Attacks by Palestinians hiding bombs under their coats have made bus passengers fearful of anyone wearing an unusual jacket. Yehezkel's husband Ya'acov, who wears a heavy blue duffel coat, became the object of suspicion on a bus ride this week. "Without saying a word, the bus driver turned the bus around and headed for the police station," Yehezkel says. "It was only when my husband said in Hebrew, 'Hey, this isn't the usual route,' that the bus driver realized he was a Jew and turned the bus around again."
Rima Tarazi, head of a Palestinian women's union, lives alone in a house two blocks away from Yasser Arafat's compound, where Israeli troops burst through the walls on Friday and have since taken control of most of its buildings, confining the Palestinian Authority president and his aides to a few rooms.
Israeli troops entered Ms. Tarazi's house, too, but through a window. She realized later that she had heard them banging on the door, and thought it was the sound of the fighting.
With all of her friends and family hunkered down at home, the soldiers are the only people she's seen in the flesh since Friday. "They were not too offensive in their search, but they looked everywhere."
"I'm one of the lucky ones," she says, "I've had electricity and water all the way through."
The former has made it possible to pass the time flipping from news channel to news channel. But one source of relaxation her piano is untouched. "Somehow I don't feel good, knowing people are dying and me playing the piano."
"A few months ago, we started shopping occasionally by Internet, both for the convenience and the security," says Motti Neiger, who teaches communications at the Hebrew University of Jerusalem.
"But in recent weeks, we've gone to the supermarket even less, because of security considerations." Last Friday, when a Palestinian suicide bomber attacked his neighborhood supermarket, Neiger's mother became frantic with worry until learning that he was safe at home with his wife and child.
Neiger used to make appointments for both professional and social meetings in cafes, but no longer. "If it's a professional matter, we meet at the university, and if it's social, we meet in people's homes," he says.
Now Neiger is worried he will be called up for reserve duty. "I've discussed it at length with my wife," he says. "I'm debating whether to go if I'm called."
"We haven't been outside since Friday. We haven't been able to get food. And today we will run out of milk for the kids," says Mashhour Abudaka, a Ramallah resident who runs an association of Palestinian information-technology companies. "There are tanks all around our area," he explains. "As I'm talking to you, there is a Merkava tank and an armored personnel carrier just outside the window."

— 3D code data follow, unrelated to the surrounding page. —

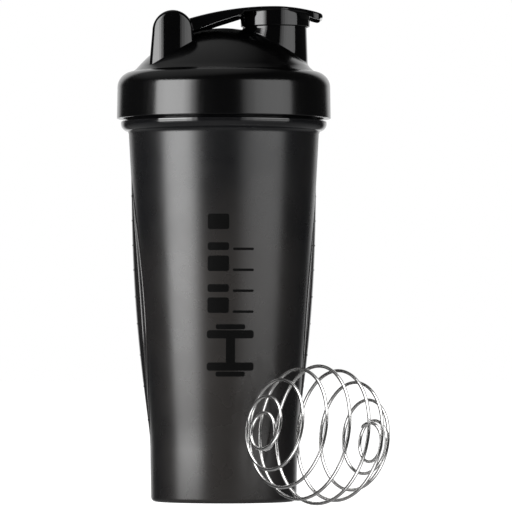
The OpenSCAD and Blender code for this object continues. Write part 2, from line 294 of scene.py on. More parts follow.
def remap(material, value, from_low, from_high, to_low, to_high):
    """Maps a value from one range to another, clamped."""
    made = node(material, "ShaderNodeMapRange", From_Min=from_low, From_Max=from_high,
                To_Min=to_low, To_Max=to_high)
    link(material, value, made.inputs["Value"])
    return made.outputs["Result"]


def mixed(material, factor, colour_a, colour_b):
    """A colour between two, by a factor."""
    made = node(material, "ShaderNodeMix")
    made.data_type = "RGBA"
    colours = [socket for socket in made.inputs if socket.type == "RGBA"]
    colours[0].default_value = (*colour_a, 1)
    colours[1].default_value = (*colour_b, 1)
    link(material, factor, made.inputs["Factor"])
    return next(socket for socket in made.outputs if socket.type == "RGBA")


def bumped(material, height, depth, previous=None):
    """Adds a bump of a depth in metres to the shader."""
    made = node(material, "ShaderNodeBump", Strength=1, Distance=depth)
    link(material, height, made.inputs["Height"])
    if previous:
        link(material, previous, made.inputs["Normal"])
    link(material, made.outputs["Normal"], shader_of(material).inputs["Normal"])
    return made.outputs["Normal"]


def height_in(material):
    """The object-space height, in metres."""
    place = node(material, "ShaderNodeTexCoord")
    parts = node(material, "ShaderNodeSeparateXYZ")
    link(material, place.outputs["Object"], parts.inputs["Vector"])
    return parts.outputs["Z"]


def calculated(material, operation, a, b):
    """A sum or product of two values."""
    made = node(material, "ShaderNodeMath")
    made.operation = operation
    link(material, a, made.inputs[0])
    link(material, b, made.inputs[1])
    return made.outputs["Value"]


def added(material, a, b):
    return calculated(material, "ADD", a, b)


def multiplied(material, a, b):
    return calculated(material, "MULTIPLY", a, b)


def front_and_back(material):
    """1 where a surface faces along the object's Y axis, falling to 0 at its sides."""
    place = node(material, "ShaderNodeTexCoord")
    parts = node(material, "ShaderNodeSeparateXYZ")
    link(material, place.outputs["Normal"], parts.inputs["Vector"])
    return multiplied(material, parts.outputs["Y"], parts.outputs["Y"])


def smoke_plastic():
    """Dark smoky plastic: satin wall, with painted light that makes it warmer and paler low on its front and
    back, painted shade that leaves its sides and upper wall darker, and a polished neck.
    """
    made = new_material("smoke_plastic", (0.008, 0.008, 0.008), 0.27)
    shader = shader_of(made)
    height = height_in(made)
    # Painted light: this mask is 1 low down on the surfaces that face front and back, and 0 on the sides and
    # upper wall, which stay dark as painted shade.
    painted_light_mask = multiplied(made, remap(made, height, 0.151, 0.104, 0, 1), front_and_back(made))
    mottle = remap(made, noise(made, 38, 3), 0.35, 0.65, -0.12, 0.12)
    # The base colour mixes random mottle with the painted light and painted shade of the mask above.
    tint = mixed(made, added(made, painted_light_mask, mottle), (0.0034, 0.0035, 0.0040), (0.0165, 0.0148, 0.0138))
    link(made, tint, shader.inputs["Base Color"])
    satin = remap(made, noise(made, 60, 5), 0.3, 0.7, 0.25, 0.31)
    polished = made.node_tree.nodes.new("ShaderNodeAttribute")
    polished.attribute_name = "polish"
    smoother = remap(made, polished.outputs["Fac"], 0, 1, 0, -0.17)
    link(made, added(made, satin, smoother), shader.inputs["Roughness"])
    grain = bumped(made, noise(made, 5200, 2), 0.0000016)
    bumped(made, noise(made, 90, 2), 0.000006, grain)
    return made


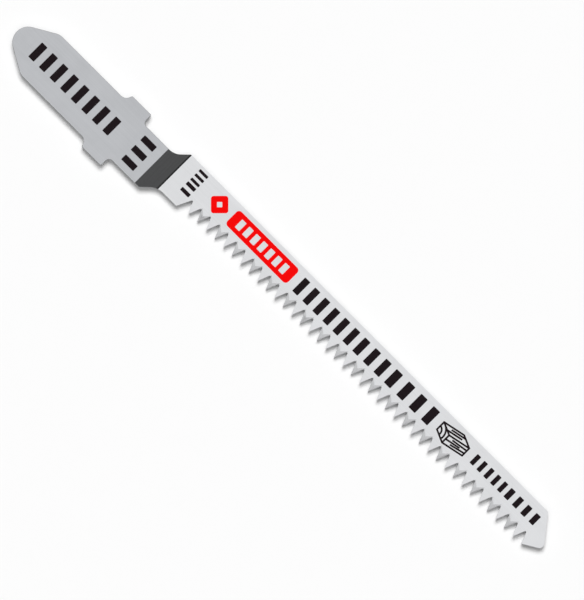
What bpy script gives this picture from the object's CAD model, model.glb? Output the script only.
from math import radians, sqrt, tan

import bmesh
import bpy
from mathutils import Matrix, Vector


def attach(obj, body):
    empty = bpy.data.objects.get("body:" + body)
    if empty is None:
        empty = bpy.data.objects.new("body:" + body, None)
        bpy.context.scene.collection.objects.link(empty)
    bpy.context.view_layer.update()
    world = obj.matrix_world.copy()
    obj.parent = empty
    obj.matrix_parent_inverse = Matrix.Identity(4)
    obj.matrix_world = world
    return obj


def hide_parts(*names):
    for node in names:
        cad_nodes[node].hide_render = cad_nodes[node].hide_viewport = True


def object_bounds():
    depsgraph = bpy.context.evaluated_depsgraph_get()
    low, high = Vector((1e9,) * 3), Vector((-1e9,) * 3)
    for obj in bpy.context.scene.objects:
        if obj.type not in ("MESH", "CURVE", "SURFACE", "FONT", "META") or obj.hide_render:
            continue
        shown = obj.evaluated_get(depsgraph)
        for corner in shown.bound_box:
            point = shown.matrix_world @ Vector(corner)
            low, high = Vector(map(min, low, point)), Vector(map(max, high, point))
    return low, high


# A T-shank jigsaw blade, lying flat with its printed face up. The frame is in metres. The blade's own
# surfaces are worked on in millimetres, so MM converts between the two.
MM = 0.001

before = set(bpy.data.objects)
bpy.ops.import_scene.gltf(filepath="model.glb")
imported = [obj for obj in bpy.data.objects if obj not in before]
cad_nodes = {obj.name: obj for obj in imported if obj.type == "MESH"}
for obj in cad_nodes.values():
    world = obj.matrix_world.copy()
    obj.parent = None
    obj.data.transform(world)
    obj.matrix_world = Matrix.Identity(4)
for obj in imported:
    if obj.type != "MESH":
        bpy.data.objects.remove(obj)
cad_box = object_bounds()

# Places along the blade, in millimetres from the frame's origin, as the CAD model has them
RAMP_START = -20.04
RAMP_END = -17.67
TEETH_START = -14.9
TEETH_END = 39.75
TEETH_TOP = 1.05

# How far a face's normal leans towards the printed or the back face, at least, on a flat face and
# on a tooth's bevel
FLAT_LEAN = 0.98
BEVEL_LEAN = 0.2

# Cleaning the blade's mesh, in millimetres and radians
MERGE_DISTANCE = 0.0005
SAME_FACE_ANGLE = radians(0.2)
SHARP_ANGLE = radians(24)

# The dark line across the end of the ramp, where the ground face starts, in millimetres
DARK_LINE_START = RAMP_END - 0.24
DARK_LINE_FULL = RAMP_END - 0.14

# How much bluer than red the rolled steel of the tang is
TANG_BLUE = 1.06

# The camera looks straight down, turned so that the blade runs from the upper left to the lower right
CAMERA_TURN = radians(45)
CAMERA_LENS = 800.0
SENSOR = 36.0
IMAGE_HEIGHT = 67.62
AIM_RIGHT = 1.657
AIM_DOWN = 0.947

# The soft key light leans from the top of the picture, and makes the drop shadow under each edge
KEY_LEAN = radians(22)
KEY_TURN = radians(-4)
KEY_SPREAD = radians(24.5)
KEY_STRENGTH = 2.4

# The studio around the blade, as (height, level) stops from the horizon at 0 to straight up at 1
GIVEN_LIGHT = ((0.0, 0.15), (0.12, 0.15), (0.4, 0.08), (0.75, 0.08), (0.9, 1.0), (1.0, 1.0))
MIRRORED_LIGHT = ((0.0, 0.3), (0.15, 0.55), (0.5, 0.8), (0.75, 0.85), (0.9, 1.0), (1.0, 1.0))

# The bright low wall that the steel mirrors: full up to one height, and gone at the next
LOW_WALL_LEVEL = 1.0
LOW_WALL_FULL = 0.1
LOW_WALL_TOP = 0.3

# The floor, in metres across, and its gap under the blade, in millimetres
FLOOR_SIZE = 8.0
FLOOR_GAP = 0.01


# ---------------------------------------------------------------- node helpers


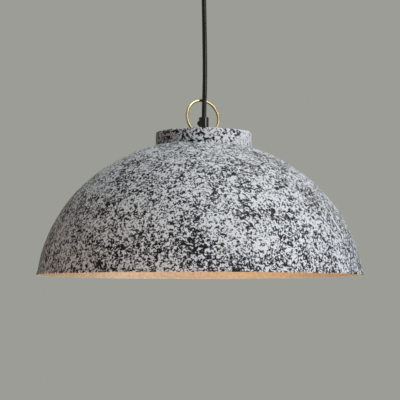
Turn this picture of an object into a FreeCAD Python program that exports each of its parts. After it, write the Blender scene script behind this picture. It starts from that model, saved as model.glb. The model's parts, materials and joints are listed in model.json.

On Saturday night, with the electricity cut off, four of the families in his apartment building gathered around candles to tell stories. The older people talked about life during the 1967 Arab-Israeli war; the younger ones remembered the Palestinian uprising of the late 1980s and early 1990s.
For archaeologist Judith Green, who lives in the mixed Jewish-Arab neighborhood of Abu Tor in Jerusalem, the biggest change in her lifestyle is mental. "I do the same things, but my mind is looking at things differently," says Ms. Green, who moved to Israel from the Boston area in 1973.
"If you see a young guy or a group of young guys who might be Arabs, you feel suddenly frightened and wonder if you should walk the other way," she says.
"And then I feel very bad about feeling that way. It's not the way I want to feel about my neighbors. It just seems an inevitable outcome of this situation where everything is a surprise. You don't know what's going to happen next and what's going to be a dangerous spot."